Having an extra day off from time to time is important to rest, have time to yourself, spend time with family or do other tasks. These extra days off are known as statutory holidays (or ‘stat’ or ‘public’ holidays’) in Canada. During these holidays, most people have a day off from work or school. As a newcomer, it’s good to know the calendar of events and dates so that you can plan for them.
What is a Statutory Holiday in Canada?
Much like in your country of origin, there are a number of public holidays that Canadians celebrate. A stat holiday observes different cultural, national, and religious holidays. Some of these days are national holidays. However, there are also holidays that only some provinces observe.

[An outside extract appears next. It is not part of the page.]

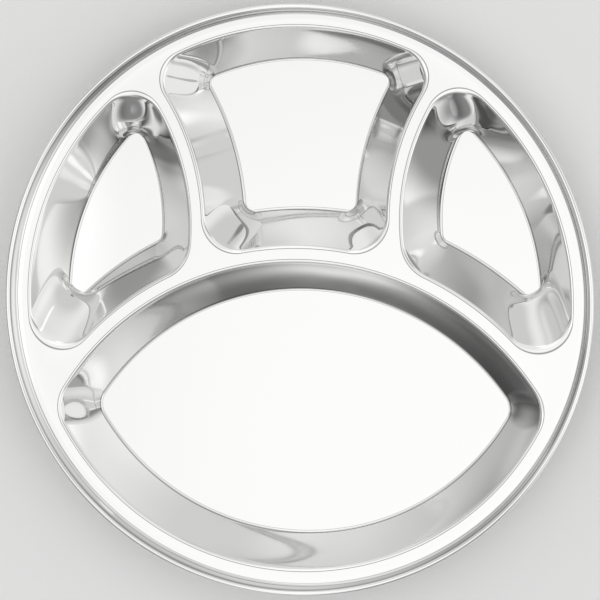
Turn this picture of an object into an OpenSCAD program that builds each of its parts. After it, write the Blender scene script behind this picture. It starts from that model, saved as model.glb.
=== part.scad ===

During a ‘stat holiday’ most employees can take a day off of work and still receive their regular pay. In most provinces, when a statutory holiday falls on a Saturday or Sunday, the vacation day will usually fall on the following workday. Most stores and banks are closed on stat holidays, and there is no mail service.
Stat Holiday Long Weekends
Some of the statutory holidays in Canada including Family Day, Victoria Day, Canada, and Thanksgiving mean long weekends where people plan special activities. For Family Day in February, many people plan weekend get-aways to ski resorts or enjoy other outdoor activities such as skating or tobogganing. Family Day is also a great chance to take in many of Canada’s winter festivals.
Victoria Day marks the unofficial arrival of summer in Canada. And people look forward to barbeques with friends and family, watching firework displays, or heading to a cottage or campground.
Canadians celebrate Canada Day on July 1. So the holiday can fall on any day of the week. For example, if July 1 falls on a Saturday or Sunday, people will take either the proceeding Friday or the following Monday as the holiday. Or, if July 1 falls on a Thursday, many people will take another vacation day on Friday to enjoy an extra-long weekend! Canadians look forward to big parties, parades, concerts, fireworks and so much more in cities and towns all across Canada!
Labour Day is another long weekend. This holiday is bittersweet for Canadians. It marks the unofficial end of summer and the return to school for kids. During this stat holiday in Canada, people will take in fall festivals, hikes along nature trails, or sneak in one last visit to the beach!
National Statutory Holidays in Canada
These are holidays that Canadians in all provinces and territories observe:
New Year’s Day (January 1): celebrates the first day of the calendar year.
Good Friday (occurs on the Friday before Easter. This holiday usually falls between March 23 and April 26): commemorates the crucifixion of Jesus.
Canada Day (July 1): celebrates the day Canada formed as a country and its birthday.
Labour Day (first Monday in September): celebrates economic and social gains of workers.
Christmas Day (December 25) celebrates the birth of Jesus.
In addition to national holidays, there are other statutory holidays that many provinces (but not all) will observe.
Family Day (third Monday in February): promotes spending time with family. It’s also known as Louis Riel Day in Manitoba, Islander Day in Prince Edward Island, and Heritage Day in Nova Scotia.
Easter Monday (occurs on the Monday after Easter. This holiday usually falls between March 23 and April 26): celebrates the resurrection of Jesus.
Victoria Day (the last Monday each May): recognizes the birthday of Queen Elizabeth. In Quebec, it’s called National Patriots Day.
Civic Holiday (occurs on the first Monday in August): It goes by other names in some provinces.
National Day for Truth and Reconciliation (September 30): honours survivors of Canada’s residential schools.
Thanksgiving (second Monday in October).
Remembrance Day (November 11): honours veterans who served during World War I, and World War II.
Boxing Day (December 26): This is a holiday unique to Canada. Some refer to it as the second day of Christmas or St. Stephens Day.